"""

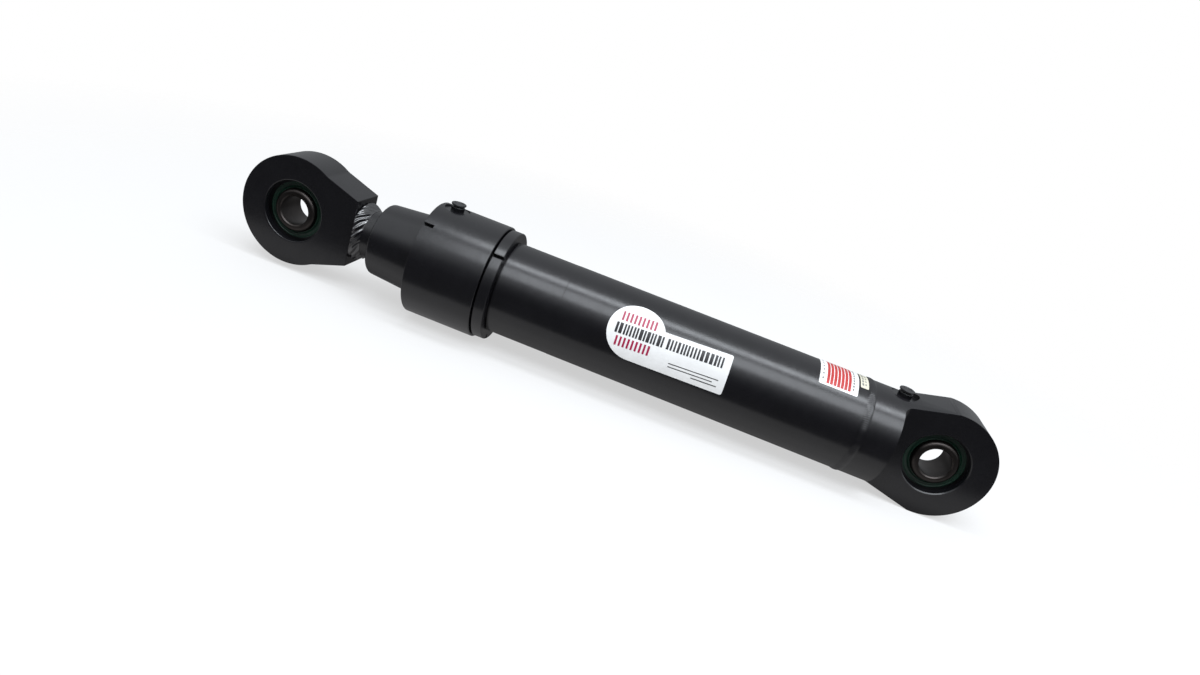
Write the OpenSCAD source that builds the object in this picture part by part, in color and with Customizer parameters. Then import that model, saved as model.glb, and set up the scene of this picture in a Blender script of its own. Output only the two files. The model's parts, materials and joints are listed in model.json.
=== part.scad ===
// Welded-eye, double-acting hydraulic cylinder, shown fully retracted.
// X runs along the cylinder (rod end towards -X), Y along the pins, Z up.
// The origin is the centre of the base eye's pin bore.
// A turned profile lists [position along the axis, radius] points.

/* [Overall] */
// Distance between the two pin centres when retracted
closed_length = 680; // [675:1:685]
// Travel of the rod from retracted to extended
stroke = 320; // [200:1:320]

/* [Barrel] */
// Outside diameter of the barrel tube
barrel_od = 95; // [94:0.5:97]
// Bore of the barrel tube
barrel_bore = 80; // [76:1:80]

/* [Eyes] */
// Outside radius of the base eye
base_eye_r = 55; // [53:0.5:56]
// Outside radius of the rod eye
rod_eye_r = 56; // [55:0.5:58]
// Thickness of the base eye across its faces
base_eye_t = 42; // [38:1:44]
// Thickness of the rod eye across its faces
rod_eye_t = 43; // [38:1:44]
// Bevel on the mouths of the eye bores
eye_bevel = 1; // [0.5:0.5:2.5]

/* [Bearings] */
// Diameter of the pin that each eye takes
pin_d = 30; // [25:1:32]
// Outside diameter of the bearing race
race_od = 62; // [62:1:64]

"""

Write the whole listing out again. Keep every line exactly as it is.

SOLVED EXERCISE:
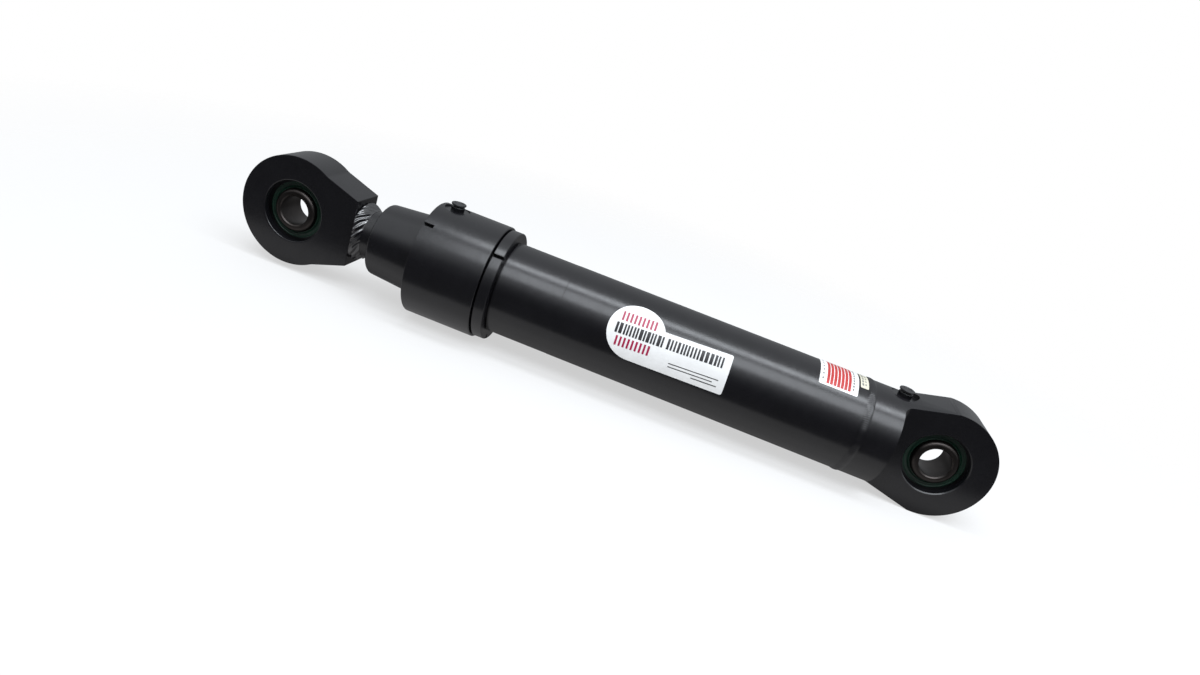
Write the OpenSCAD source that builds the object in this picture part by part, in color and with Customizer parameters. Then import that model, saved as model.glb, and set up the scene of this picture in a Blender script of its own. Output only the two files. The model's parts, materials and joints are listed in model.json.
=== part.scad ===
// Welded-eye, double-acting hydraulic cylinder, shown fully retracted.
// X runs along the cylinder (rod end towards -X), Y along the pins, Z up.
// The origin is the centre of the base eye's pin bore.
// A turned profile lists [position along the axis, radius] points.

/* [Overall] */
// Distance between the two pin centres when retracted
closed_length = 680; // [675:1:685]
// Travel of the rod from retracted to extended
stroke = 320; // [200:1:320]

/* [Barrel] */
// Outside diameter of the barrel tube
barrel_od = 95; // [94:0.5:97]
// Bore of the barrel tube
barrel_bore = 80; // [76:1:80]

/* [Eyes] */
// Outside radius of the base eye
base_eye_r = 55; // [53:0.5:56]
// Outside radius of the rod eye
rod_eye_r = 56; // [55:0.5:58]
// Thickness of the base eye across its faces
base_eye_t = 42; // [38:1:44]
// Thickness of the rod eye across its faces
rod_eye_t = 43; // [38:1:44]
// Bevel on the mouths of the eye bores
eye_bevel = 1; // [0.5:0.5:2.5]

/* [Bearings] */
// Diameter of the pin that each eye takes
pin_d = 30; // [25:1:32]
// Outside diameter of the bearing race
race_od = 62; // [62:1:64]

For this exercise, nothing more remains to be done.